Even though it is true that as a result of the struggle of the indigenous communities progress has been made in the titling of communal lands, as long as there is no resettlement of non indigenous on their land, the autonomy of the Caribbean Coast will be a fiction.

  1. Consolidation of municipal autonomy

Municipal autonomy has been enshrined in the Constitution since 1987, but in reality the municipalities are subordinated to the central government, in spite of the existence of the Municipal Law. The role of the State in society should be realized through the municipalities. The national budget should be invested in the municipalities. The role of the central government should be reduced, and the functions decentralized in the municipalities. The structure of the State should rest on the municipalities, who should control education, the supply of potable water, public services, services of police, sewage and the defense of the environment.

The democratization of Nicaragua passes through transferring more national power and resources to the municipal governments.

  1. Reconstructing the Central American nation

In the XXI century the countries of Central America are intimately linked by their economic bases, but not on the level of state superstructure. What happens in some of the countries of Central America has repercussions on the rest. SICA [Spanish acronym for the Central American Integration System] has played a great role as a project for the reunification of the national economies, but it has not achieved the goal.
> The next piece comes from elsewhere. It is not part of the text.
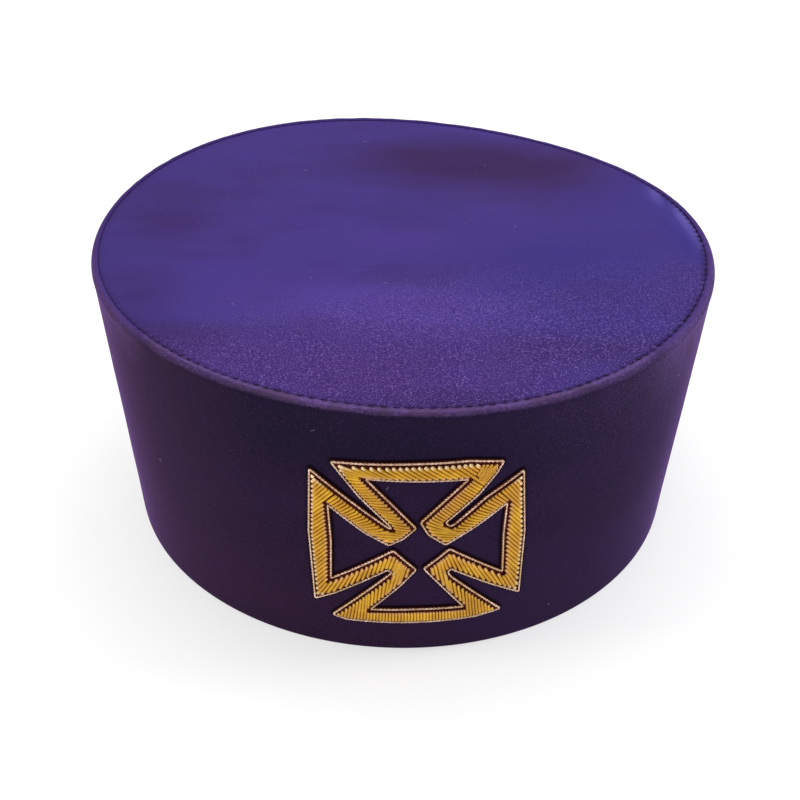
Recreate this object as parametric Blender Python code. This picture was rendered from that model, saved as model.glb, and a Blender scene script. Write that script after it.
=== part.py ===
"""A round flat-topped ceremonial cap: a flared velvet side, a velvet crown panel and a raised gold cross.

Metres, +Z up. The origin is the centre of the bottom edge, and the front faces -Y.
Every piece is first laid out on an even cap. settle() then gives all of them the small unevenness of the
top edge together, so they stay seated on each other.
"""

import math

import bmesh
import bpy

# The cap's own sizes
TOP_RADIUS = 0.1010
BASE_RADIUS = 0.0943
HEIGHT = 0.0946
BAND_THICKNESS = 0.0028
SHOULDER_RADIUS = 0.0021
FOOT_ROUND = 0.0007
CROWN_THICKNESS = 0.0020
CROWN_EDGE_ROUND = 0.0009
CROWN_SINK = 0.0003
SEAM_GAP = 0.0003

# The emblem's own sizes
EMBLEM_HALF = 0.0320
EMBLEM_HEIGHT = 0.0449
EMBLEM_GAP = 0.0003
STRIP_EDGE_RISE = 0.0008
STRIP_CREST_RISE = 0.0017
CORD_DIAMETER = 0.0007
CORD_TURN = 0.0007

# How finely the round shapes are cut
SEGMENTS = 72
SHOULDER_STEPS = 5
FOOT_STEPS = 2
EDGE_STEPS = 3
WALL_STEPS = 5
STRIP_STEP = 0.0062
CORD_STEP = 0.0070
TURN_STEPS = 2

# The rings of the crown, as shares of its radius, on its upper and lower face
UPPER_RINGS = (0.16, 0.32, 0.48, 0.64, 0.80, 0.92)
LOWER_RINGS = (0.25, 0.50, 0.75)

# Slow waves round the top edge: how many go round, their size as a share of HEIGHT, and where the first
# crest lies, in degrees from the front towards the right.
RIM_WAVES = (
    {"waves": 1, "size": 0.0209, "crest": 285.0},
    {"waves": 2, "size": 0.0092, "crest": 63.0},
    {"waves": 3, "size": 0.0100, "crest": 329.0},
)

# Soft dips (negative) and swells of the crown: centre and spread as shares of TOP_RADIUS, depth as a share
# of HEIGHT.
CROWN_DENTS = (
    {"across": 0.34, "back": 0.50, "spread": 0.26, "depth": -0.013},
    {"across": -0.32, "back": 0.24, "spread": 0.36, "depth": 0.011},
    {"across": 0.20, "back": -0.30, "spread": 0.30, "depth": -0.008},
    {"across": -0.44, "back": -0.36, "spread": 0.26, "depth": -0.007},
    {"across": 0.52, "back": -0.10, "spread": 0.24, "depth": 0.007},
)

# Where the two cords of the cross turn or bow, clockwise from the upper arm's left corner, across and up as
# shares of EMBLEM_HALF. The outer cord runs round all four arms and into the closed end of each slit
# between them. The inner cord runs round the open middle, and cuts across it in front of each slit.
EMBLEM_OUTLINE = (
    {"outer": (-0.77, 0.98), "inner": (-0.47, 0.83)},
    {"outer": (-0.04, 1.03), "inner": (-0.01, 0.83)},
    {"outer": (0.74, 1.01), "inner": (0.43, 0.83)},
    {"outer": (0.53, 0.64), "inner": (0.22, 0.58)},
    {"outer": (0.24, 0.32), "inner": (0.02, 0.33)},
    {"outer": (0.28, 0.27), "inner": (0.09, 0.18)},
    {"outer": (0.32, 0.29), "inner": (0.25, 0.04)},
    {"outer": (0.60, 0.59), "inner": (0.53, 0.25)},
    {"outer": (0.92, 0.84), "inner": (0.80, 0.48)},
    {"outer": (0.99, 0.07), "inner": (0.79, 0.09)},
    {"outer": (1.00, -0.76), "inner": (0.81, -0.42)},
    {"outer": (0.31, -0.28), "inner": (0.29, -0.02)},
    {"outer": (0.28, -0.32), "inner": (0.18, -0.14)},
    {"outer": (0.31, -0.38), "inner": (0.06, -0.26)},
    {"outer": (0.82, -0.94), "inner": (0.45, -0.82)},
    {"outer": (0.00, -0.99), "inner": (0.01, -0.81)},
    {"outer": (-0.79, -0.96), "inner": (-0.43, -0.83)},
    {"outer": (-0.25, -0.34), "inner": (-0.01, -0.27)},
    {"outer": (-0.23, -0.31), "inner": (-0.11, -0.16)},
    {"outer": (-0.27, -0.28), "inner": (-0.22, -0.03)},
    {"outer": (-0.96, -0.78), "inner": (-0.80, -0.47)},
    {"outer": (-0.99, 0.10), "inner": (-0.79, 0.03)},
    {"outer": (-0.96, 0.86), "inner": (-0.81, 0.47)},
    {"outer": (-0.27, 0.26), "inner": (-0.26, 0.04)},
    {"outer": (-0.24, 0.25), "inner": (-0.13, 0.13)},
    {"outer": (-0.25, 0.28), "inner": (-0.02, 0.26)},
    {"outer": (-0.53, 0.62), "inner": (-0.24, 0.55)},
)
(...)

The establishment of PARLACEN was a great step forward on the political plane, but it has very limited functions. We should make more progress. The deputies to PARLACEN should be the same deputies of the national legislative organs, so that there is no separation and ignorance about the regional reality.

We should proceed until achieving the call for a Central American Constituent Assembly that would allow for the creation of a Central American federation or confederacy.

Managua, Nicaragua, September 14 & 15, 2018.